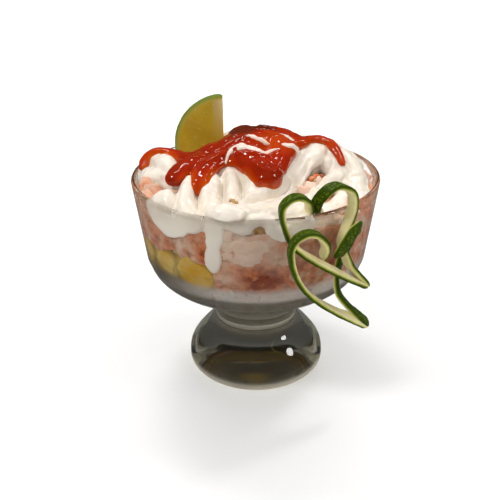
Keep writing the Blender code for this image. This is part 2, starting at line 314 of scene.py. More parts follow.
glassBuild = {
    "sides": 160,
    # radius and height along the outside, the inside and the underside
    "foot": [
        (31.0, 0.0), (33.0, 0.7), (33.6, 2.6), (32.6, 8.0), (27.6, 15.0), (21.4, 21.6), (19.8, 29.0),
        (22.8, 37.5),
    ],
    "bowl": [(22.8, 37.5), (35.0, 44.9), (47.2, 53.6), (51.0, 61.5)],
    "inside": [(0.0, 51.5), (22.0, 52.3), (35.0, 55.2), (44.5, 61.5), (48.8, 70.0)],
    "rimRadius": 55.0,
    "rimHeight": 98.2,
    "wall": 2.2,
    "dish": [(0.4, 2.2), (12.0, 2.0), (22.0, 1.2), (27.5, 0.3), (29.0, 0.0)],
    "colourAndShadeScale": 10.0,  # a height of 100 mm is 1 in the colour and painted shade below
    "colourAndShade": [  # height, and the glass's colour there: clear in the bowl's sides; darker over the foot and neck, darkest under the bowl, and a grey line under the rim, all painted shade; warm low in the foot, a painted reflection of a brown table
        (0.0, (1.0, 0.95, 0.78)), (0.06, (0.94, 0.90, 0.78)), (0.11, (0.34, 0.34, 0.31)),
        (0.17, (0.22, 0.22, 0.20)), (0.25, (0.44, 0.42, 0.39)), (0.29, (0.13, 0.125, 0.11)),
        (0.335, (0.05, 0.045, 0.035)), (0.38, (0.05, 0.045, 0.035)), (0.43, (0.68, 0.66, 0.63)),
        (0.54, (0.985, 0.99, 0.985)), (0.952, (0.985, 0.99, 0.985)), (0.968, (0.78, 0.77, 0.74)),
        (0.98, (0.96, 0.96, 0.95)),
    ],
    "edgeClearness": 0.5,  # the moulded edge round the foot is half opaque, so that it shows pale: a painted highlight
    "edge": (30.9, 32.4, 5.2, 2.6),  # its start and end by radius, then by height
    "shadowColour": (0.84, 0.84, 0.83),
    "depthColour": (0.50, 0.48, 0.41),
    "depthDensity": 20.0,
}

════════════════

Write down the full listing again, exactly.

- **Solution to the problem**
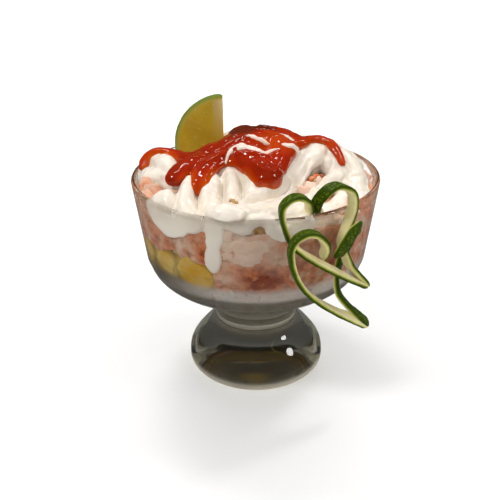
Keep writing the Blender code for this image. This is part 2, starting at line 314 of scene.py. More parts follow.
glassBuild = {
    "sides": 160,
    # radius and height along the outside, the inside and the underside
    "foot": [
        (31.0, 0.0), (33.0, 0.7), (33.6, 2.6), (32.6, 8.0), (27.6, 15.0), (21.4, 21.6), (19.8, 29.0),
        (22.8, 37.5),
    ],
    "bowl": [(22.8, 37.5), (35.0, 44.9), (47.2, 53.6), (51.0, 61.5)],
    "inside": [(0.0, 51.5), (22.0, 52.3), (35.0, 55.2), (44.5, 61.5), (48.8, 70.0)],
    "rimRadius": 55.0,
    "rimHeight": 98.2,
    "wall": 2.2,
    "dish": [(0.4, 2.2), (12.0, 2.0), (22.0, 1.2), (27.5, 0.3), (29.0, 0.0)],
    "colourAndShadeScale": 10.0,  # a height of 100 mm is 1 in the colour and painted shade below
    "colourAndShade": [  # height, and the glass's colour there: clear in the bowl's sides; darker over the foot and neck, darkest under the bowl, and a grey line under the rim, all painted shade; warm low in the foot, a painted reflection of a brown table
        (0.0, (1.0, 0.95, 0.78)), (0.06, (0.94, 0.90, 0.78)), (0.11, (0.34, 0.34, 0.31)),
        (0.17, (0.22, 0.22, 0.20)), (0.25, (0.44, 0.42, 0.39)), (0.29, (0.13, 0.125, 0.11)),
        (0.335, (0.05, 0.045, 0.035)), (0.38, (0.05, 0.045, 0.035)), (0.43, (0.68, 0.66, 0.63)),
        (0.54, (0.985, 0.99, 0.985)), (0.952, (0.985, 0.99, 0.985)), (0.968, (0.78, 0.77, 0.74)),
        (0.98, (0.96, 0.96, 0.95)),
    ],
    "edgeClearness": 0.5,  # the moulded edge round the foot is half opaque, so that it shows pale: a painted highlight
    "edge": (30.9, 32.4, 5.2, 2.6),  # its start and end by radius, then by height
    "shadowColour": (0.84, 0.84, 0.83),
    "depthColour": (0.50, 0.48, 0.41),
    "depthDensity": 20.0,
}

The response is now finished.